* SUPPLIED MATERIAL *
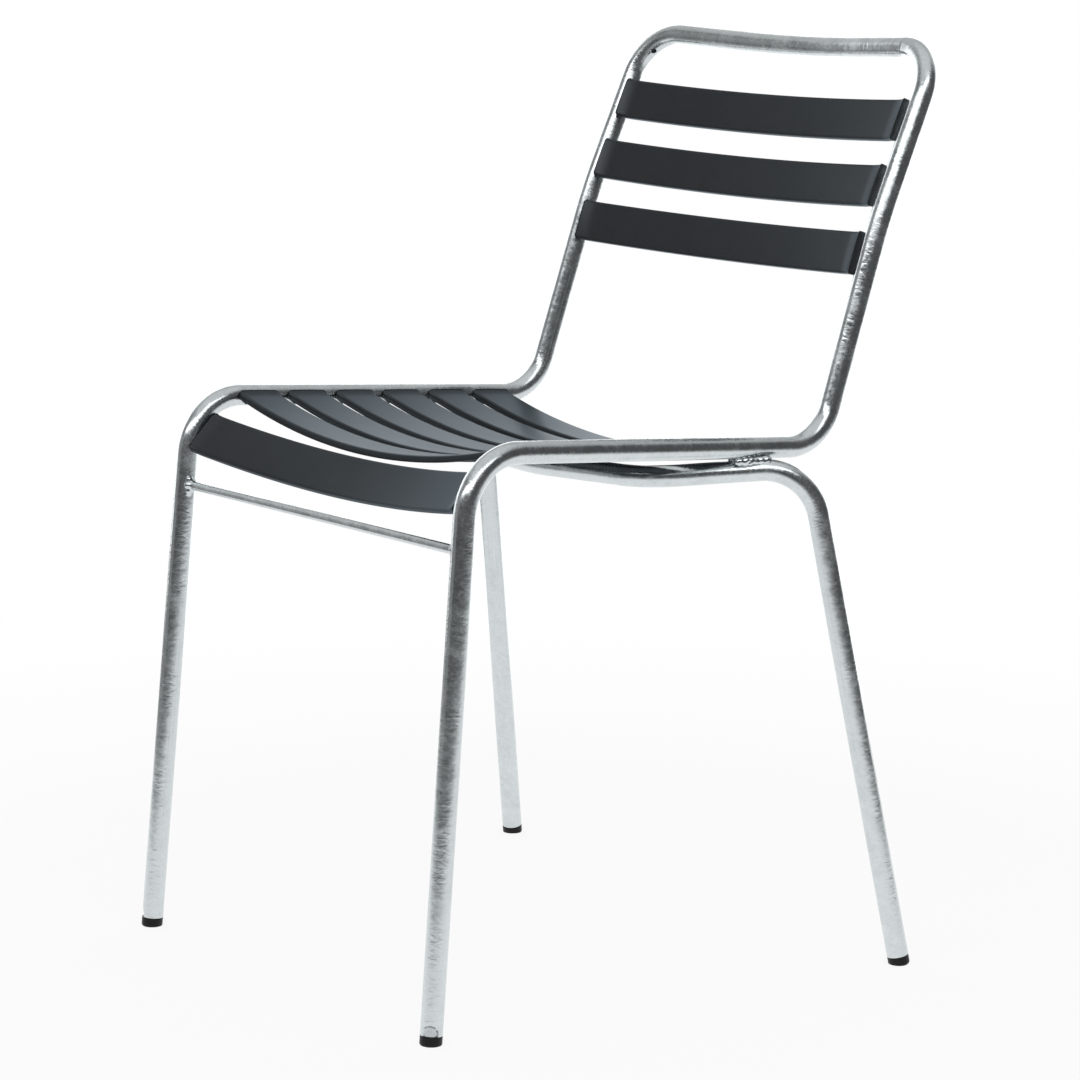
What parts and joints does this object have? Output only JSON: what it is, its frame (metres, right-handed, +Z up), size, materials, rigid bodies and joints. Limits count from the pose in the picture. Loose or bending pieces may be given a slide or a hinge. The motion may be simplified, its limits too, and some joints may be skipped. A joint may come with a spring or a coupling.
{
  "type": "stacking bistro chair",
  "caption": "Stacking outdoor chair: bent galvanised steel tube frame with curved dark plastic slats across the seat and the back, and black foot plugs.",
  "frame": {"origin": "floor level, below the centre of the chair's bounding box", "axes": "+Z up, the chair faces -Y, +X is the sitter's left"},
  "size_m": [0.5726, 0.5905, 0.7988],
  "materials": {
    "galvanised_tube": "hot-dip galvanised, semi-gloss with mottled grain",
    "weld_metal": "zinc over weld bead, bright and lumpy",
    "slat_pin_steel": "plain zinc",
    "slat_plastic": "anthracite, satin gloss, very fine orange peel",
    "foot_plastic": "black moulded plastic"
  },
  "bodies": {
    "root": {"main_frame_tube": "galvanised_tube", "rear_leg_tube": "galvanised_tube", "front_cross_rod": "galvanised_tube", "front_rod_welds": "weld_metal", "rear_frame_welds": "weld_metal", "seat_slat_pins": "slat_pin_steel", "back_slat_pins": "slat_pin_steel", "seat_slat_front": "slat_plastic", "seat_slat_1": "slat_plastic", "seat_slat_2": "slat_plastic", "seat_slat_3": "slat_plastic", "seat_slat_4": "slat_plastic", "seat_slat_5": "slat_plastic", "seat_slat_6": "slat_plastic", "back_slat_top": "slat_plastic", "back_slat_middle": "slat_plastic", "back_slat_bottom": "slat_plastic", "foot_plug_front_left": "foot_plastic", "foot_plug_front_right": "foot_plastic", "foot_plug_rear_left": "foot_plastic", "foot_plug_rear_right": "foot_plastic"}
  },
  "joints": []
}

* INSTRUCTION *
All of the data needs to be reproduced exactly, with no line missing.

* EXERCISE RESPONSE *
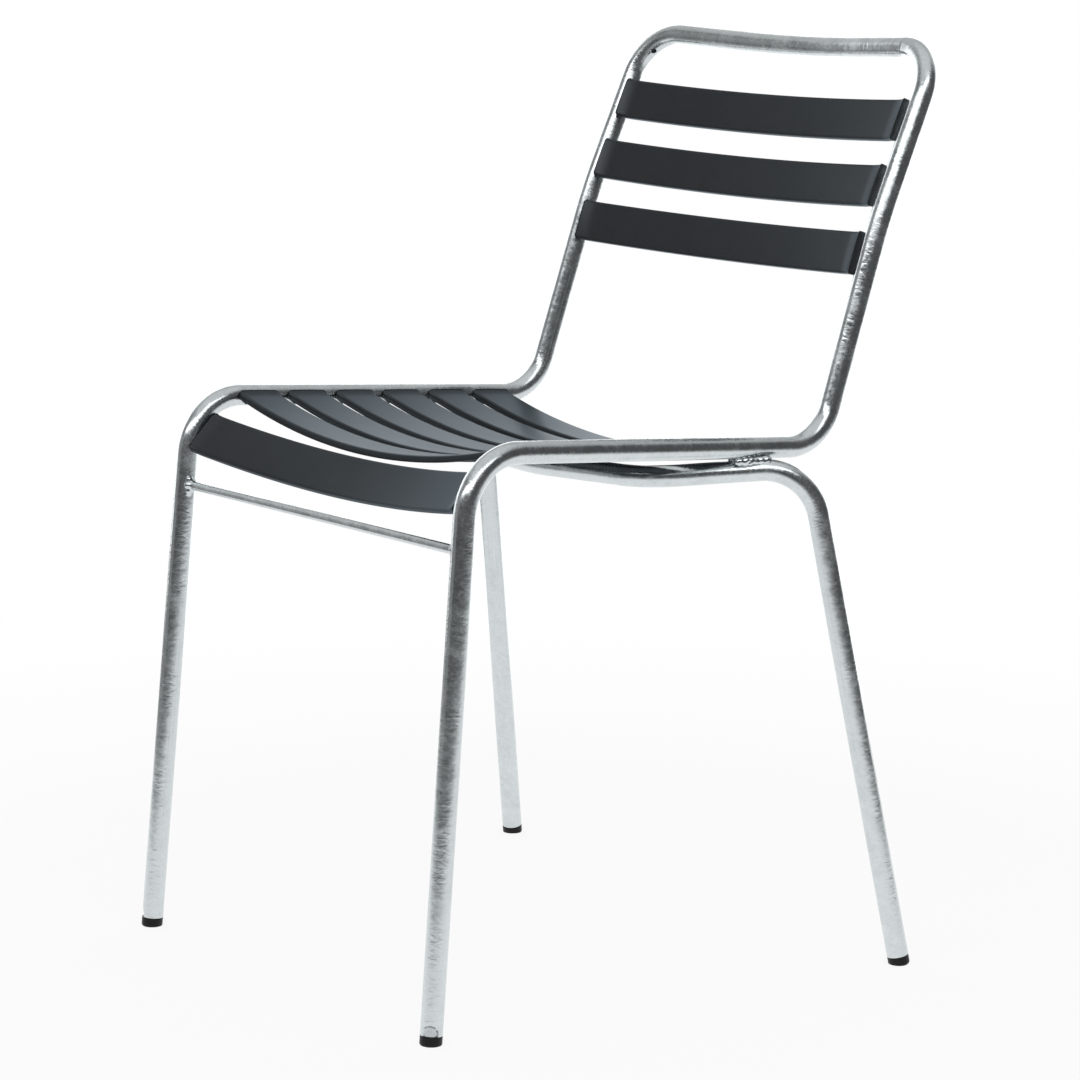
What parts and joints does this object have? Output only JSON: what it is, its frame (metres, right-handed, +Z up), size, materials, rigid bodies and joints. Limits count from the pose in the picture. Loose or bending pieces may be given a slide or a hinge. The motion may be simplified, its limits too, and some joints may be skipped. A joint may come with a spring or a coupling.
{
  "type": "stacking bistro chair",
  "caption": "Stacking outdoor chair: bent galvanised steel tube frame with curved dark plastic slats across the seat and the back, and black foot plugs.",
  "frame": {"origin": "floor level, below the centre of the chair's bounding box", "axes": "+Z up, the chair faces -Y, +X is the sitter's left"},
  "size_m": [0.5726, 0.5905, 0.7988],
  "materials": {
    "galvanised_tube": "hot-dip galvanised, semi-gloss with mottled grain",
    "weld_metal": "zinc over weld bead, bright and lumpy",
    "slat_pin_steel": "plain zinc",
    "slat_plastic": "anthracite, satin gloss, very fine orange peel",
    "foot_plastic": "black moulded plastic"
  },
  "bodies": {
    "root": {"main_frame_tube": "galvanised_tube", "rear_leg_tube": "galvanised_tube", "front_cross_rod": "galvanised_tube", "front_rod_welds": "weld_metal", "rear_frame_welds": "weld_metal", "seat_slat_pins": "slat_pin_steel", "back_slat_pins": "slat_pin_steel", "seat_slat_front": "slat_plastic", "seat_slat_1": "slat_plastic", "seat_slat_2": "slat_plastic", "seat_slat_3": "slat_plastic", "seat_slat_4": "slat_plastic", "seat_slat_5": "slat_plastic", "seat_slat_6": "slat_plastic", "back_slat_top": "slat_plastic", "back_slat_middle": "slat_plastic", "back_slat_bottom": "slat_plastic", "foot_plug_front_left": "foot_plastic", "foot_plug_front_right": "foot_plastic", "foot_plug_rear_left": "foot_plastic", "foot_plug_rear_right": "foot_plastic"}
  },
  "joints": []
}